We mitigate the quality control issues identified in crowd-sourcing and automation through exploring hybrid solutions. In one hybrid approach, Amazon customer service agents are used for curation and annotation of goal-oriented 81,000 conversations across six domains. By grounding the conversation with a reliable conversationalist—the Amazon agent—we create untemplated conversations and reliably identify low-quality conversations. The language generated from crowd workers is severely lower in quality and would not create natural dialogues.

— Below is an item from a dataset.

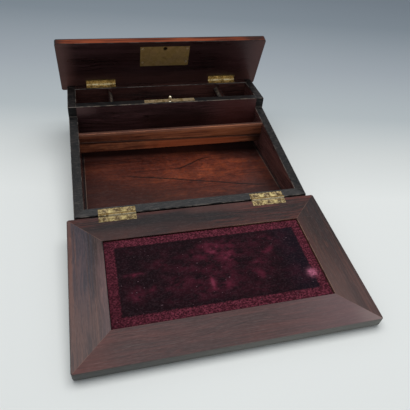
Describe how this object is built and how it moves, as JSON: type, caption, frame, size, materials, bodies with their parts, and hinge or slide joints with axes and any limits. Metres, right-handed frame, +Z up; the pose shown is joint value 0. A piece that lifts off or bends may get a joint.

But natural sources of data can be found in specialized communities of interest. We posit that domain experts can be used to create large and varied datasets that do not require extensive quality control. In a study on the game of Diplomacy, which investigates the language of trust and deception, Diplomacy community members generate a corpus of 17,000 messages that are self-annotated while playing a game. The language is varied in length, tone, vocabulary, punctuation, and even emojis! Additionally, we create a real-time self-annotation system that annotates deception in a manner not possible through crowd-sourced or automatic methods. We propose future work that leverages experts to create a new machine translation task: cultural adaptation. Identifying relevant communities for a specific NLP task, and providing a service to them can set new standards for NLP corpora.

Examining Committee: 
 
                          Chair:               Dr. Jordan Boyd-Graber        
                          Dept rep:         Dr.  Michelle Mazurek
                          Members:         Dr. Philip Resnik
Bio
Denis Peskov is a fifth-year Ph.D. student in the Department of Computer Science, working with Prof. Jordan Boyd-Graber.  His interests lie in using experts to create datasets for Natural Language Processing.